The NAIA has fewer rules and therefore individual circumstances can vary even more widely than in the NCAA. In the NAIA, offers can be offered and signed anytime during the year. However, one thing seems to be common, the offer has a time limit and that limit is fairly short.

Scholarships in the NAIA are offered year round. Most offers are verbal from the coach and then put in paper form via email. Each offer has a different time frame. With no signing date in NAIA it allows for this. Having coached in NJCAA and NCAA levels, and having signing periods we were strict on timeline. However we will not leave the offer out for a long periods of time.
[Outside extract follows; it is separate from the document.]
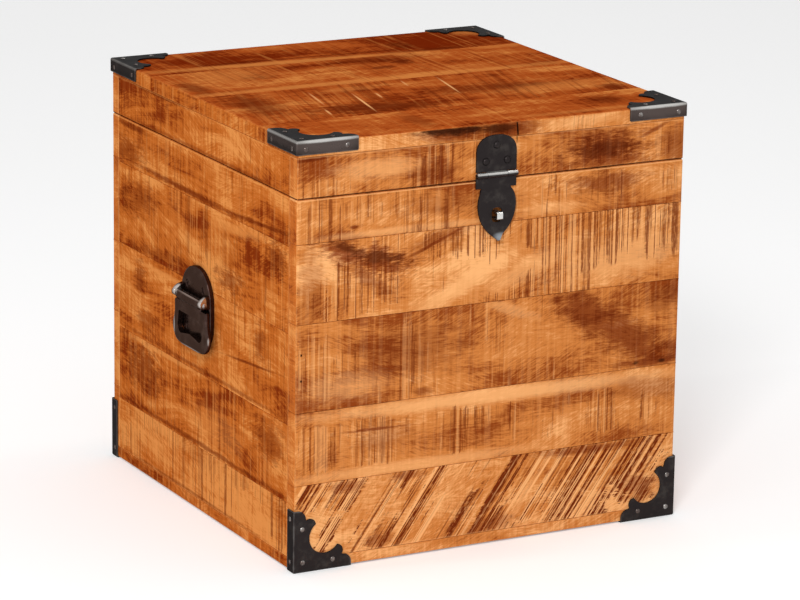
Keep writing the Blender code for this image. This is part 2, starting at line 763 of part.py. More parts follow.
def headed_pin_mesh(name, radius, half_length, head_radius, head_height):
    """A pin along X with a low domed head on each end, as one turned piece."""
    profile = [
        (-half_length - head_height, head_radius * HEAD_CROWN),
        (-half_length - head_height * HEAD_SHOULDER_HEIGHT, head_radius * HEAD_SHOULDER),
        (-half_length, head_radius),
        (-half_length, radius),
    ]
    profile += [(-x, r) for x, r in reversed(profile)]
    bm = bmesh.new()
    rings = []
    for x, r in profile:
        ring = []
        for step in range(HOLE_SIDES):
            angle = 2 * math.pi * step / HOLE_SIDES
            ring.append(bm.verts.new((x, r * math.cos(angle), r * math.sin(angle))))
        rings.append(ring)
    for near, far in zip(rings, rings[1:]):
        for step in range(HOLE_SIDES):
            following = (step + 1) % HOLE_SIDES
            bm.faces.new((near[step], near[following], far[following], far[step]))
    bm.faces.new(rings[0])
    bm.faces.new(rings[-1])
    return smooth(mesh_of(bm, name))


def build_hasp(lid_axis):
    place = face_frame("front", 0, HASP_AXIS, HASP_OUT)
    add_object("hasp_plate", hasp_plate_mesh(), black_steel("hasp_plate"), place, lid_axis)
    add_object("hasp_strap", strap_mesh(), black_steel("hasp_strap"), place, lid_axis)
    pin = headed_pin_mesh("hasp_pin", HASP_PIN_RADIUS, HASP_HALF_WIDTH + GAP,
                          HASP_PIN_HEAD_RADIUS, HASP_PIN_HEAD)
    add_object("hasp_pin", pin, black_steel("hasp_pin"), place, lid_axis)


def staple_line(inset):
    """Half round the staple's bent strip, as (out, height) points, inside its outer face."""
    crown = STAPLE_REACH - inset
    half = STAPLE_EYE_HEIGHT / 2 + STAPLE_STRIP - inset
    radius = STAPLE_CORNER - inset
    lower = arc((crown - radius, radius - half), radius, -90, 0, CORNER_STEPS)
    upper = arc((crown - radius, half - radius), radius, 0, 90, CORNER_STEPS)
    return [(-STAPLE_LEG_DEPTH, -half)] + lower + upper + [(-STAPLE_LEG_DEPTH, half)]


def build_staple():
    """A bent strip whose two legs are driven into the front, with a hole for each leg."""
    half_width = STAPLE_STRIP_WIDTH / 2
    profile = staple_line(0) + list(reversed(staple_line(STAPLE_STRIP)))
    strip = smooth(mesh_of(bar_along_x(profile, -half_width, half_width), "staple"))
    height = HASP_AXIS - SLOT_DROP
    place = face_frame("front", 0, height, 0)
    add_object("staple", strip, bright_steel("staple"), place)
    nearest = STAPLE_EYE_HEIGHT / 2 - GAP
    furthest = STAPLE_EYE_HEIGHT / 2 + STAPLE_STRIP + GAP
    deepest = -STAPLE_LEG_DEPTH - STAPLE_HOLE_SPARE
    holes = []
    for low, high in ((nearest, furthest), (-furthest, -nearest)):
        section = [(deepest, low), (CUT_PAST, low), (CUT_PAST, high), (deepest, high)]
        bm = bar_along_x(section, -half_width - GAP, half_width + GAP)
        holes.append(mesh_of(bm, "staple_hole"))
    cutter = add_object("staple_holes_cutter", union(*holes), None, place)
    cutter.hide_render = True
    cutter.display_type = 'WIRE'
    strips = panel_strips(WALL_BOTTOM, BODY_TOP, FRONT_BOARDS)
    for number, (low, high) in enumerate(strips, 1):
        if low < height + furthest and high > height - furthest:
            drill = bpy.data.objects[f"front_board_{number}"].modifiers.new("holes", 'BOOLEAN')
            drill.operation = 'DIFFERENCE'
            drill.solver = 'EXACT'
            drill.object = cutter


# Side handles

def oblong(half_width, rise):
    """Two half circles whose centres lie above and below the middle."""
    outline = arc((0, rise), half_width, 0, 180, PLATE_STEPS)
    return outline + arc((0, -rise), half_width, 180, 360, PLATE_STEPS)


def handle_plate_mesh():
    """An oblong plate with a bevelled rim, two lugs and four countersunk holes."""
    half_width = HANDLE_PLATE_WIDTH / 2
    rise = HANDLE_PLATE_HEIGHT / 2 - half_width
    face = GAP + HANDLE_PLATE_THICKNESS
    bm = prism(oblong(half_width, rise), GAP, face)
    bevel_edges(bm, edges_at_height(bm, face), HANDLE_PLATE_BEVEL, ARRIS_SEGMENTS)
    mesh = mesh_of(bm, "handle_plate")
    for x in (-HANDLE_SCREW_SIDE, HANDLE_SCREW_SIDE):
        for y in (-HANDLE_SCREW_HEIGHT, HANDLE_SCREW_HEIGHT):
            mesh = cut(mesh, screw_hole(x, y, face))
    axis = HANDLE_AXIS_ABOVE_CENTRE
    root = GAP + HANDLE_PLATE_THICKNESS / 2
    nose = curve_through([(HANDLE_OUT + out, axis + up) for out, up in LUG_NOSE])
    profile = [(root, axis - LUG_UNDERSIDE)] + nose + [(root, axis + LUG_TOP)]
    for start, end in ((-LUG_OUTER, -LUG_INNER), (LUG_INNER, LUG_OUTER)):
        lug = bar_along_x(profile, start, end)
        rim = [edge for edge in lug.edges
               if abs(edge.verts[0].co.x - edge.verts[1].co.x) < 1e-6
               and max(vert.co.z for vert in edge.verts) > root + 1e-6]
        bevel_edges(lug, rim, LUG_BEVEL, ARRIS_SEGMENTS)
        trim = mesh_of(prism(oblong(half_width - LUG_INSET, rise), 0, 2 * HANDLE_OUT), "trim")
        mesh = union(mesh, combine(mesh_of(lug, "handle_lug"), trim, 'INTERSECT'))
    bore = rod_along_x(HANDLE_PIN_RADIUS + GAP, -2 * LUG_OUTER, 2 * LUG_OUTER,
                       HANDLE_OUT, axis, HOLE_SIDES)
    return smooth(cut(mesh, mesh_of(bore, "handle_bore")))


def screw_hole(x, y, face):
    """A countersunk hole's cutter, turned about Z."""
    sink = SCREW_SINK_RADIUS - SCREW_HOLE_RADIUS
    profile = ((SCREW_HOLE_RADIUS, -CUT_PAST), (SCREW_HOLE_RADIUS, face - sink),
               (SCREW_SINK_RADIUS, face), (SCREW_SINK_RADIUS, face + CUT_PAST))
    bm = bmesh.new()
    rings = []
    for radius, height in profile:
        circle = arc((x, y), radius, 0, 360, HOLE_SIDES)[:-1]
        rings.append([bm.verts.new((px, py, height)) for px, py in circle])
    for low, high in zip(rings, rings[1:]):
        for step in range(HOLE_SIDES):
            following = (step + 1) % HOLE_SIDES
            bm.faces.new((low[step], low[following], high[following], high[step]))
    bm.faces.new(rings[0])
    bm.faces.new(rings[-1])
    return mesh_of(bm, "screw_hole")


def bail_outline():
    """Half of the bail's outer edge, from the top of the apron to the grip's middle."""
    shoulder = BAIL_SHOULDER
    grip = BAIL_GRIP_HALF_WIDTH
    inner = BAIL_BAR_LENGTH / 2 - BAIL_EDGE
    top = [(inner, -BAIL_BAR_RADIUS / 2), (inner, -BAIL_SHOULDER_DROP)]
    corner_centre = (shoulder - BAIL_EDGE, -BAIL_SHOULDER_DROP - BAIL_EDGE)
    corner = arc(corner_centre, BAIL_EDGE, 90, 0, CORNER_STEPS)
    arm = curve_through([
        (shoulder, -BAIL_WAIST_DROP),
        (shoulder + BAIL_ARM_SPREAD * (grip - shoulder), -(BAIL_WAIST_DROP + BAIL_GRIP_DROP) / 2),
        (grip, -BAIL_GRIP_DROP),
        (grip - BAIL_CORNER_SIDE, -BAIL_GRIP_DROP - BAIL_CORNER_DROP),
        (grip - BAIL_HEEL_SIDE, BAIL_HEEL_RISE - BAIL_REACH),
        (BAIL_FLAT_HALF_WIDTH, -BAIL_REACH),
    ])
    return top + corner + arm


def bail_opening():
    """The finger gap: straight top, round lower corners, grip swelled for the palm."""
    half = BAIL_OPENING_HALF_WIDTH
    inset = half - BAIL_OPENING_TAPER
    corner_centre = (inset - BAIL_EDGE, -BAIL_OPENING_TOP - BAIL_EDGE)
    low = BAIL_GRIP_THICKNESS - BAIL_REACH
    upper = arc(corner_centre, BAIL_EDGE, 90, 0, CORNER_STEPS)
    lower = curve_through([
        (half, low + BAIL_OPENING_SIDE_FOOT),
        (inset, low + BAIL_OPENING_CORNER_RISE),
        (BAIL_OPENING_FLAT, low),
        (BAIL_PALM_HALF_WIDTH, low + BAIL_PALM_SWELL / 2),
        (0, low + BAIL_PALM_SWELL),
    ])
    return mirrored(upper + lower)


def bail_mesh():
    """A drop bail: bored bar with a flat stop on top, apron, arms and thick grip."""
    front = BAIL_THICKNESS / 2 - BAIL_SET_BACK
    back = front - BAIL_THICKNESS
    slab = prism(mirrored(bail_outline()), back, front)
    rim = edges_at_height(slab, front) + edges_at_height(slab, back)
    bevel_edges(slab, rim, BAIL_EDGE, BEND_SEGMENTS)
    gap = prism(bail_opening(), back - CUT_PAST, front + CUT_PAST)
    mesh = cut(mesh_of(slab, "bail"), mesh_of(gap, "bail_gap"))
    profile = arc((0, 0), BAIL_BAR_RADIUS, 270, 90, BARREL_SIDES // 2)
    flat_end = BAIL_BAR_FRONT - BAIL_BAR_CHAMFER
    chamfer_end = BAIL_BAR_RADIUS - BAIL_BAR_CHAMFER
    profile += [(flat_end, BAIL_BAR_RADIUS), (BAIL_BAR_FRONT, chamfer_end),
                (BAIL_BAR_FRONT, -chamfer_end), (flat_end, -BAIL_BAR_RADIUS)]
    bar = bar_along_x(profile, -BAIL_BAR_LENGTH / 2, BAIL_BAR_LENGTH / 2)
    bore = rod_along_x(HANDLE_PIN_RADIUS + GAP, -BAIL_BAR_LENGTH, BAIL_BAR_LENGTH,
                       sides=HOLE_SIDES)
    mesh = union(mesh, mesh_of(bar, "bail_bar"))
    return smooth(cut(mesh, mesh_of(bore, "bail_bore")))


def build_handles():
    plate = handle_plate_mesh()
    bail = bail_mesh()
    pin = headed_pin_mesh("handle_pin", HANDLE_PIN_RADIUS, LUG_OUTER + GAP,
                          HANDLE_PIN_HEAD_RADIUS, HANDLE_PIN_HEAD)
    for side in ("left", "right"):
        base = face_frame(side, 0, HANDLE_HEIGHT, 0)
        hub = face_frame(side, 0, HANDLE_HEIGHT + HANDLE_AXIS_ABOVE_CENTRE, HANDLE_OUT)
        for piece, mesh, place in (("plate", plate, base), ("bail", bail, hub),
                                   ("pin", pin, hub)):
            name = f"{side}_handle_{piece}"
            add_object(name, mesh, cast_iron(name), place)


# Hinges

def hinge_leaf_outline(knuckles):
    """A leaf that hangs below the axis, with a tab over the barrel for each knuckle.

    The knuckles are given from left to right as stretches along the axis.
    """
    clear = HINGE_BARREL_RADIUS + GAP
    half = HINGE_WIDTH / 2
    low = HINGE_CORNER - HINGE_LEAF
    outline = arc((HINGE_CORNER - half, low), HINGE_CORNER, 180, 270, CORNER_STEPS)
    outline += arc((half - HINGE_CORNER, low), HINGE_CORNER, 270, 360, CORNER_STEPS)
    at_edge = knuckles[-1][1] >= half
    if not at_edge:
        outline.append((half, -clear))
    for start, end in reversed(knuckles):
        tab = [(end, -clear), (end, 2 * clear), (start, 2 * clear), (start, -clear)]
        outline += tab[1:] if end >= half else tab
    if at_edge:
        return outline[:-1]
    return outline + [(-half, -clear)]


def hinge_leaf_mesh(name, knuckles, above):
    """A leaf rolled into its knuckles, above or below the axis that is its origin."""
    outline = hinge_leaf_outline(knuckles)
    back = GAP - HINGE_OUT
    profile = rolled_profile([(back, 0), (back, -HINGE_LEAF - HINGE_CORNER)], HINGE_SHEET,
                             HINGE_BARREL_RADIUS)
    if above:
        outline = flipped(outline)
        profile = flipped(profile)
    return rolled_piece(name, profile, outline, HINGE_PIN_RADIUS + GAP)


def build_hinges(lid_axis):
    """Two butt hinges on the back face: the body leaf has the two outer knuckles."""
    half = HINGE_WIDTH / 2
    centre = HINGE_CENTRE_KNUCKLE / 2
    outer = ((-half, -centre - GAP), (centre + GAP, half))
    body_leaf = hinge_leaf_mesh("hinge_body_leaf", outer, False)
    lid_leaf = hinge_leaf_mesh("hinge_lid_leaf", ((-centre, centre),), True)
    pin = headed_pin_mesh("hinge_pin", HINGE_PIN_RADIUS, half + GAP,
                          HINGE_PIN_HEAD_RADIUS, HINGE_PIN_HEAD)
    across_left = -LEFT - HINGE_FROM_SIDE
    for side, across in (("left", across_left), ("right", -across_left)):
        place = face_frame("back", across, SEAM, HINGE_OUT)
        for piece, mesh, parent in (("body_leaf", body_leaf, None), ("pin", pin, None),
                                    ("lid_leaf", lid_leaf, lid_axis)):
            name = f"{side}_hinge_{piece}"
            add_object(name, mesh, black_steel(name), place, parent)


def main():
    clear_scene()
    lid_axis = add_axis("lid_axis", face_frame("back", 0, SEAM, HINGE_OUT))
    build_bottom()
    build_body_walls()
    build_lid(lid_axis)
    build_braces(lid_axis)
    build_hasp(lid_axis)
    build_staple()
    build_handles()
    build_hinges(lid_axis)


if __name__ == "__main__":
    main()
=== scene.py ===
"""Looks of the wooden storage box: sawn boards, blackened hardware and a studio.

Laid out as a Blender add-on and run as a script. Lengths are in metres, in the
frame of the CAD model: +X along the front, +Y to the back, +Z up.
"""

import math

import bmesh
import bpy
from bpy.props import FloatProperty, FloatVectorProperty, PointerProperty
from mathutils import Matrix, Vector, noise


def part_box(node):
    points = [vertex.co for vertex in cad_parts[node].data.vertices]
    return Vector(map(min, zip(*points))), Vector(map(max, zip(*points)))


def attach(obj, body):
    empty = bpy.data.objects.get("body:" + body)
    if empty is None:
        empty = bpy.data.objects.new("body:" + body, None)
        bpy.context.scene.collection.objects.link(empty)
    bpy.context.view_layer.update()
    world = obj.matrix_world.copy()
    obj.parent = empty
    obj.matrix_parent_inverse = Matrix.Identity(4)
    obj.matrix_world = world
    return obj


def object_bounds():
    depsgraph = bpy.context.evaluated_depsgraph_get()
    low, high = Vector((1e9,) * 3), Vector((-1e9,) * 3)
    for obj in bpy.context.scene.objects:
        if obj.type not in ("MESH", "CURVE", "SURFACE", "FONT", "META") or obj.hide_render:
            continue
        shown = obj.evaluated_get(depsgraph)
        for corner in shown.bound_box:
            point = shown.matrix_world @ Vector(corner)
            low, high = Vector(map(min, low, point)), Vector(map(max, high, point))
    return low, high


bl_info = {
    "name": "Wooden storage box",
    "version": (1, 0),
    "blender": (4, 5, 0),
    "location": "3D View > Sidebar > Storage Box",
    "description": "Dresses the storage box's boards and hardware and sets up its studio",
    "category": "Object",
}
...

Adrian Dinkel, NAIA Baseball Coach of Southeastern University

Signing during the spring of the senior year is rare at the Division 1 level, but happens a bit more often at the Division 2 and NAIA levels. The later you get into your senior year, the less scholarship money coaches have left and is often gone. However, recruiting is fluid and there are occasions money opens up for a coach if another athlete backs out late.

“We usually finalize our recruiting during the early signing period, but each year may be different. There will be different recruiting needs each year. Things also can change during the year and some scholarship money could become available late. I don’t plan on ever putting pressure on someone to sign. I believe that just like student athletes want to be wanted, we also want student athletes who want to be here. There are some amazing athletes out there, buTt there is so much more to building a team than just picking the best players. Nothing can replace great synergy that a team can have when a group of people are there for each other. Spring signings for the sport of basketball are not very likely to happen at the Division 1 level. They are somewhat likely at the Division 2 level.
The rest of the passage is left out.